Situation-specific aggregation of information as well as software functionality is at the heart of Situational Software. One of the questions that emerge is: "Who performs that aggregation?"

There are two basic scenarios that answer this question. However, mixed forms are possible and are advantageous in many cases:.

  • Software support for a particular situation is developed by a software vendor or IT department, and all appropriate information is being integrated a-priori. When the user encounters this situation, the pre-integrated software situation is presented to the user.
  • If no such pre-developed, pre-integrated software support for a particular situation is available (or if the user decides otherwise), the situational software platform aggregates and integrates the elements of the situation automatically, or semi-automatically (i.e. supported by some form of user interaction)..

A mixed form would be one in which the basic software support for the situation has been pre-integrated, but to which additional capabilities can be added by the user.

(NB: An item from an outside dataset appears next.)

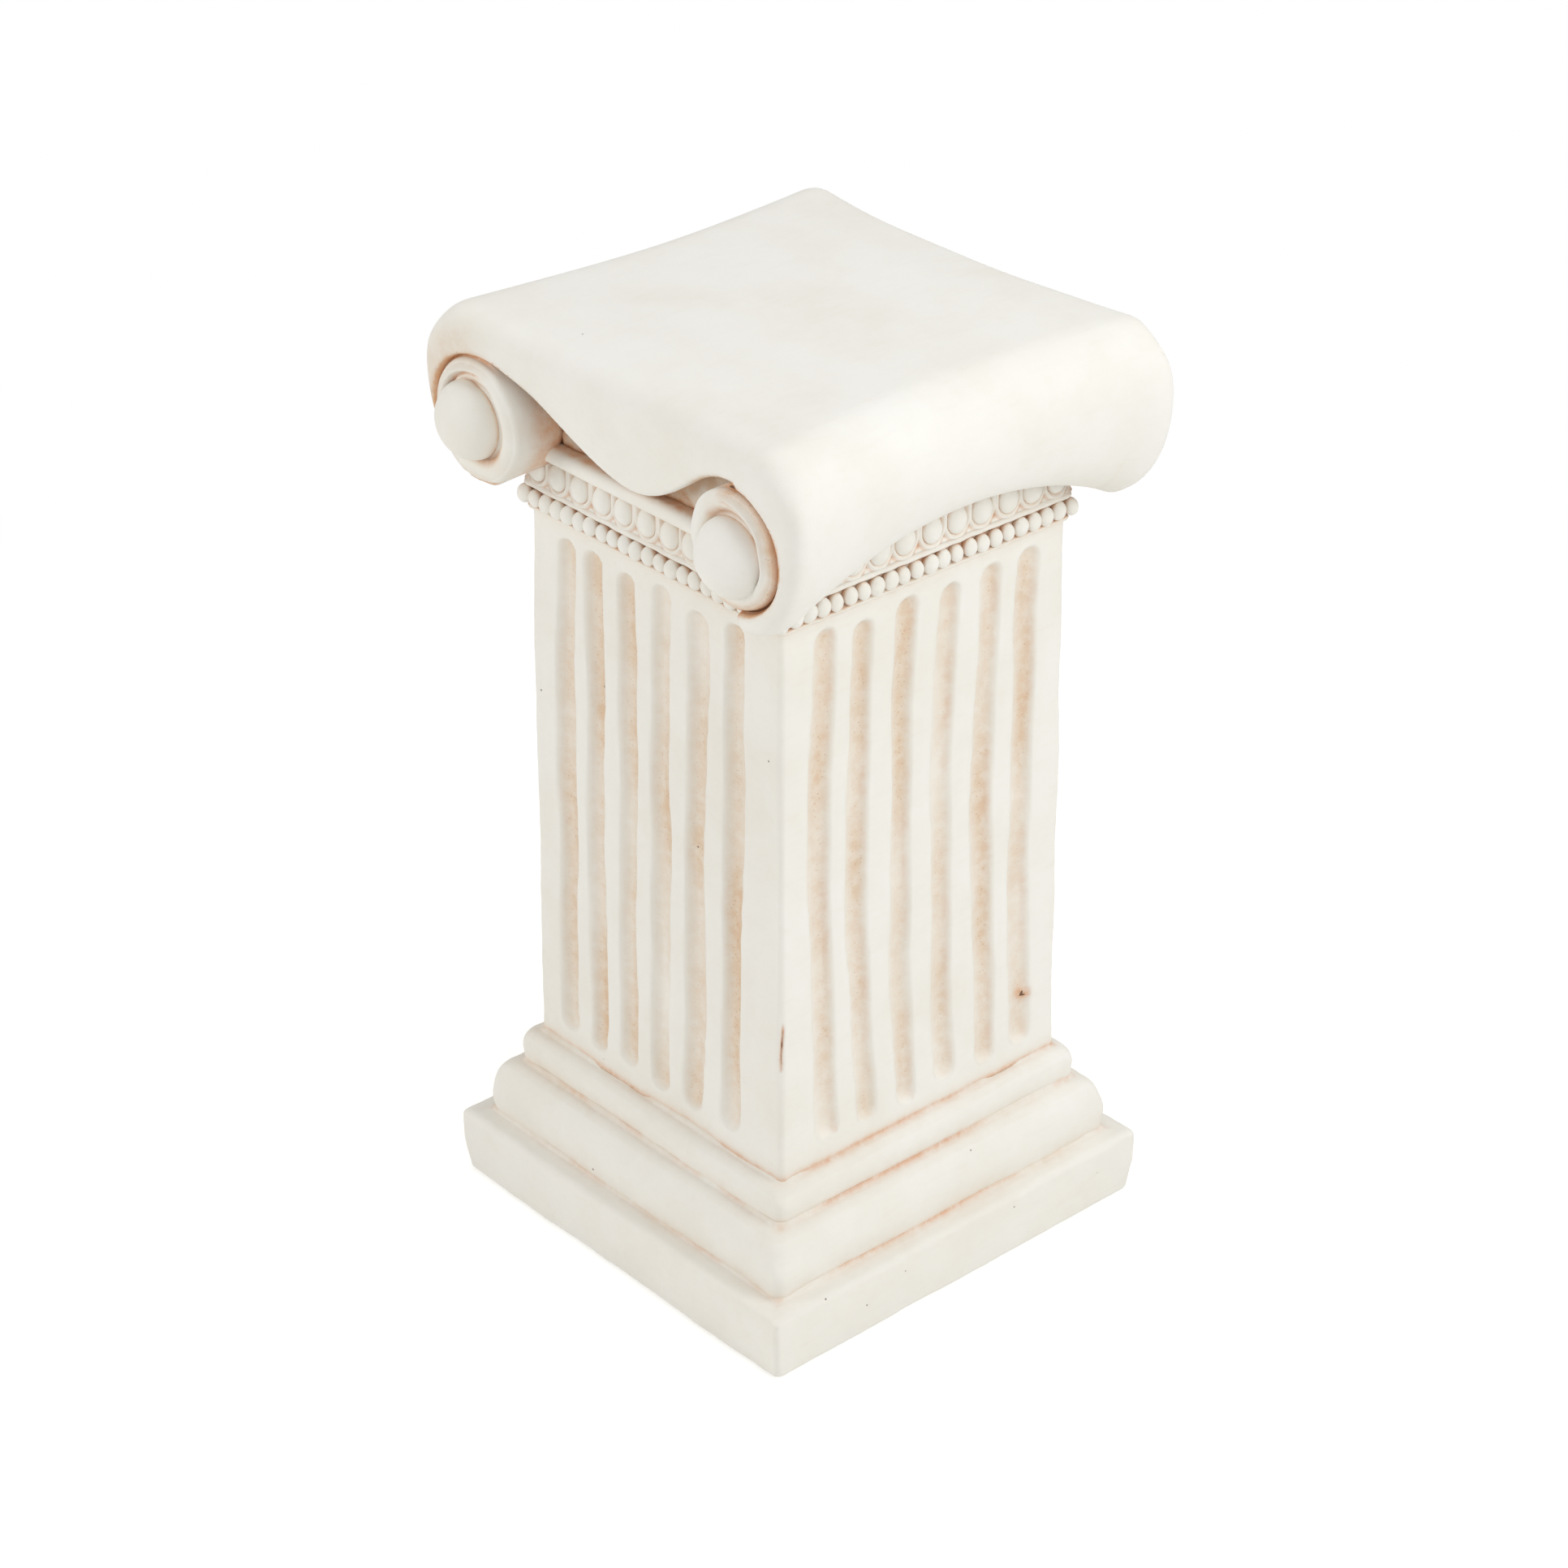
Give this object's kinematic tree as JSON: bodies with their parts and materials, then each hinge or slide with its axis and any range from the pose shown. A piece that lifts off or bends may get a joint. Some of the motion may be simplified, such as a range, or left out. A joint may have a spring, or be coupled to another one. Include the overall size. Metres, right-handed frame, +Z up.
{
  "type": "pedestal column stand",
  "caption": "Square fluted column pedestal with a moulded base, bead and egg courses, and a scroll capital with a flat top that a pot or figure stands on.",
  "frame": {"origin": "on the floor, under the middle of the column", "axes": "+Z up the column, -Y the front face with its two volutes, +X to the right-hand roll of the capital"},
  "size_m": [0.25, 0.25, 0.46],
  "materials": {
    "cast_stone": "matt antique white with a tan wash in the hollows",
    "mortar": "matt sandy mortar",
    "pad": "matt rubber"
  },
  "bodies": {
    "root": {"foot_pad_front_left": "pad", "foot_pad_front_right": "pad", "foot_pad_back_left": "pad", "foot_pad_back_right": "pad", "plinth": "cast_stone", "bed_plinth": "mortar", "base_torus": "cast_stone", "base_fillet": "cast_stone", "bed_shaft_foot": "mortar", "shaft": "cast_stone", "bed_shaft_head": "mortar", "neck_band": "cast_stone", "bead_strip_front": "cast_stone", "bead_strip_back": "cast_stone", "bead_strip_left": "cast_stone", "bead_strip_right": "cast_stone", "egg_band": "cast_stone", "eggs_front": "cast_stone", "eggs_back": "cast_stone", "eggs_left": "cast_stone", "eggs_right": "cast_stone", "echinus_ring": "cast_stone", "capital_core": "cast_stone", "scroll_cover": "cast_stone", "volute_front_left": "cast_stone", "volute_front_right": "cast_stone", "volute_back_left": "cast_stone", "volute_back_right": "cast_stone", "eye_front_left": "cast_stone", "eye_front_right": "cast_stone", "eye_back_left": "cast_stone", "eye_back_right": "cast_stone"}
  },
  "joints": []
}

Which of these alternatives is employed by a user for a particular situation depends on a number of factors, such as the availability of pre-integrated situational support (which intimately depends on the business case for such integration work for a particular situation, which then has to be high-value and frequently occurring), the quality of the match between the actual situation and the prototype situation the developer had in mind, the economics of the situation, the economics and business models faced by participants or software/content/capability providers to the situation, and others.

Technically, the adaptive case is much harder, so we expect that pre-integrated situational support will remain the dominant form of Situational Software for some time, although the mix will likely change over time.